YOUR INSTRUCTIONS » Only the lines from the start of the entries through the line with "import * as" are wanted; please output them exactly.

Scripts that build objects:
* Begin *
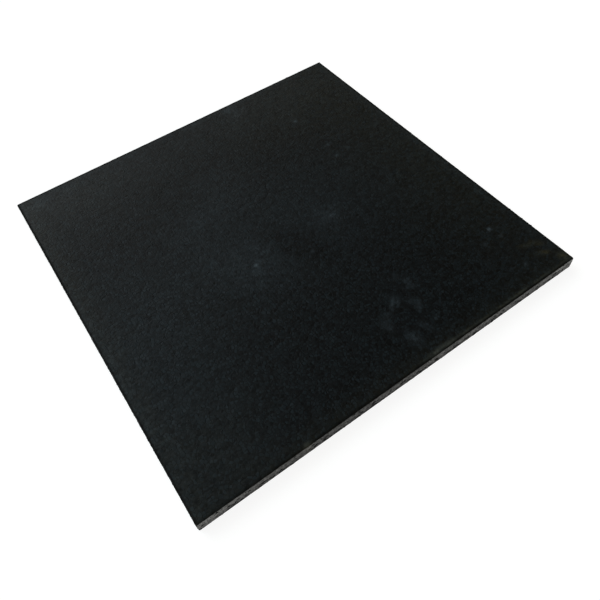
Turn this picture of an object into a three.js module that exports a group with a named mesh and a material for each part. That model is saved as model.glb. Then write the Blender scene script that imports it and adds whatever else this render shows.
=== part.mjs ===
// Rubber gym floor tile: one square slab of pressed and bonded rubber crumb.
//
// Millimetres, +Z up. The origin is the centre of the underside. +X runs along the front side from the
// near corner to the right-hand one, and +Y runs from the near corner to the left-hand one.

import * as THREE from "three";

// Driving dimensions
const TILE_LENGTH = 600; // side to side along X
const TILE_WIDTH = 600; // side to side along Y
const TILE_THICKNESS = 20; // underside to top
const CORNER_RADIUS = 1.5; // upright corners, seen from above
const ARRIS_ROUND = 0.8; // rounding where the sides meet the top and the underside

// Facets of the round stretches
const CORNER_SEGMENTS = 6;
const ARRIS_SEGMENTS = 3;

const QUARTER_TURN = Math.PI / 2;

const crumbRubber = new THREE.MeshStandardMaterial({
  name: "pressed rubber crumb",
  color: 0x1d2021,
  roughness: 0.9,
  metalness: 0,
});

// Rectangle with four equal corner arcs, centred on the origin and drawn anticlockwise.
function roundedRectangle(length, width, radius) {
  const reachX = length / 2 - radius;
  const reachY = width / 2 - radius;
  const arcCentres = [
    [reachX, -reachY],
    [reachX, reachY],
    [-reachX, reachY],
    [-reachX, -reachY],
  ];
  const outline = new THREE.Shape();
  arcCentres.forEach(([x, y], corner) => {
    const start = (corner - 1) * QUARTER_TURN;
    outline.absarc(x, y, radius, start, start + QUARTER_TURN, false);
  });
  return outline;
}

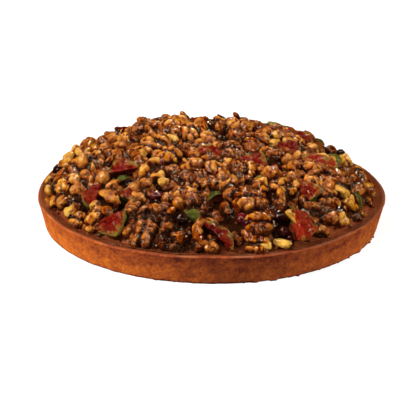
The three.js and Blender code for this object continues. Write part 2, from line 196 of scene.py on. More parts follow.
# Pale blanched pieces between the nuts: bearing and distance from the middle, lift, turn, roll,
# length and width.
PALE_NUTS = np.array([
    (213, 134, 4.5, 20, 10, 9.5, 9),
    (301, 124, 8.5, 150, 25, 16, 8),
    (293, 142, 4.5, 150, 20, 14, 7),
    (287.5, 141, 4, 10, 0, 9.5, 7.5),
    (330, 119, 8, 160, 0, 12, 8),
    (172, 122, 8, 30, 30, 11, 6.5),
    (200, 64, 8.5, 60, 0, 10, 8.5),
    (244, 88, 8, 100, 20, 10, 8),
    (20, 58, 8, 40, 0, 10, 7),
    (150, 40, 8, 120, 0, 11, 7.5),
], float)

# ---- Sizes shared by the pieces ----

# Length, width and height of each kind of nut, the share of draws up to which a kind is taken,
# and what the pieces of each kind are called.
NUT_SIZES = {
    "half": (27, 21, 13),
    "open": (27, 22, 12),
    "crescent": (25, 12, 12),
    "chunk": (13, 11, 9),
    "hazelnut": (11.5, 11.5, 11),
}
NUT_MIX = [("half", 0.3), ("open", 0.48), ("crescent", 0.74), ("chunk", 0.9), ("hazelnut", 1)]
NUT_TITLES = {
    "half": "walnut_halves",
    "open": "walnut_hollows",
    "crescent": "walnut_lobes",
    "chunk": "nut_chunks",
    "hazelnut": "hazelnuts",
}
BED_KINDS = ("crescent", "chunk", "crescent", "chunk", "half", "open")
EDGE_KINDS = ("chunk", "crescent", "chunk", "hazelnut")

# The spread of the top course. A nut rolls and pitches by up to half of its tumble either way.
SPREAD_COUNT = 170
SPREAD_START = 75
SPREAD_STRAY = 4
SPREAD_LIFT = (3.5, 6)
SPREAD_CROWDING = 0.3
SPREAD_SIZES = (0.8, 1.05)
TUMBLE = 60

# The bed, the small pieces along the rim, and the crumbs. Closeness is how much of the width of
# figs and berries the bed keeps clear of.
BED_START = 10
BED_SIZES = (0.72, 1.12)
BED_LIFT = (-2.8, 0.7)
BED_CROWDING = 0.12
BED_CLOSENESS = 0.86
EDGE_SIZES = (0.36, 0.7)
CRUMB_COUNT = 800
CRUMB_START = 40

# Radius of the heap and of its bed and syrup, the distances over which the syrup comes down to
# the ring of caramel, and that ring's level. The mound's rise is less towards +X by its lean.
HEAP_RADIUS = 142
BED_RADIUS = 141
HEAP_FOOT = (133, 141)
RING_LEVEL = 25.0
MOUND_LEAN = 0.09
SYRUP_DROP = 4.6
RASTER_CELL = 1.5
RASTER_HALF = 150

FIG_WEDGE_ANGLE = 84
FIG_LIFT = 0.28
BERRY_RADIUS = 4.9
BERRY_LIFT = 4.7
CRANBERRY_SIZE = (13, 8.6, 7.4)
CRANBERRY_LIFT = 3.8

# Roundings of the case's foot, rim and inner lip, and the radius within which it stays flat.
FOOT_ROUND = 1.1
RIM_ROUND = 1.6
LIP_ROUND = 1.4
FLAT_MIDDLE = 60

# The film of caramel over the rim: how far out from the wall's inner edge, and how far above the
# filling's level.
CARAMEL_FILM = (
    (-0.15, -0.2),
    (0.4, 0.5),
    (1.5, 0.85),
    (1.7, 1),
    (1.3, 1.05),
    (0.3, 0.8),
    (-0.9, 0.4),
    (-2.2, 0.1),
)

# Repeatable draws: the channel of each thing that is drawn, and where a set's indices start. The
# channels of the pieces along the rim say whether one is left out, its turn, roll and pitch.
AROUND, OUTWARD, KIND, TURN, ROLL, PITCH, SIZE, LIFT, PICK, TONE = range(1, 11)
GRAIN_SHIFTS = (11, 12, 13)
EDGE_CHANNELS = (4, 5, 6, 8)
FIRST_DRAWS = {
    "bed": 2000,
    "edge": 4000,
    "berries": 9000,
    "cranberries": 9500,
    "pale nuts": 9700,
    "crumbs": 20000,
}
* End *
EXERCISE OUTPUT »
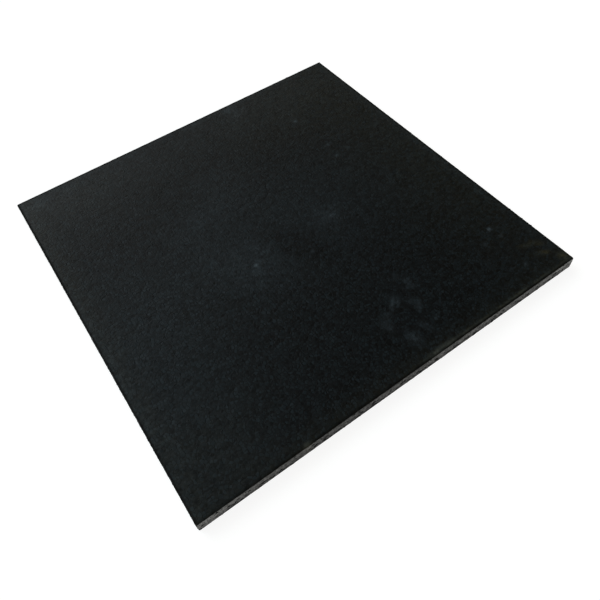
Turn this picture of an object into a three.js module that exports a group with a named mesh and a material for each part. That model is saved as model.glb. Then write the Blender scene script that imports it and adds whatever else this render shows.
=== part.mjs ===
// Rubber gym floor tile: one square slab of pressed and bonded rubber crumb.
//
// Millimetres, +Z up. The origin is the centre of the underside. +X runs along the front side from the
// near corner to the right-hand one, and +Y runs from the near corner to the left-hand one.

import * as THREE from "three";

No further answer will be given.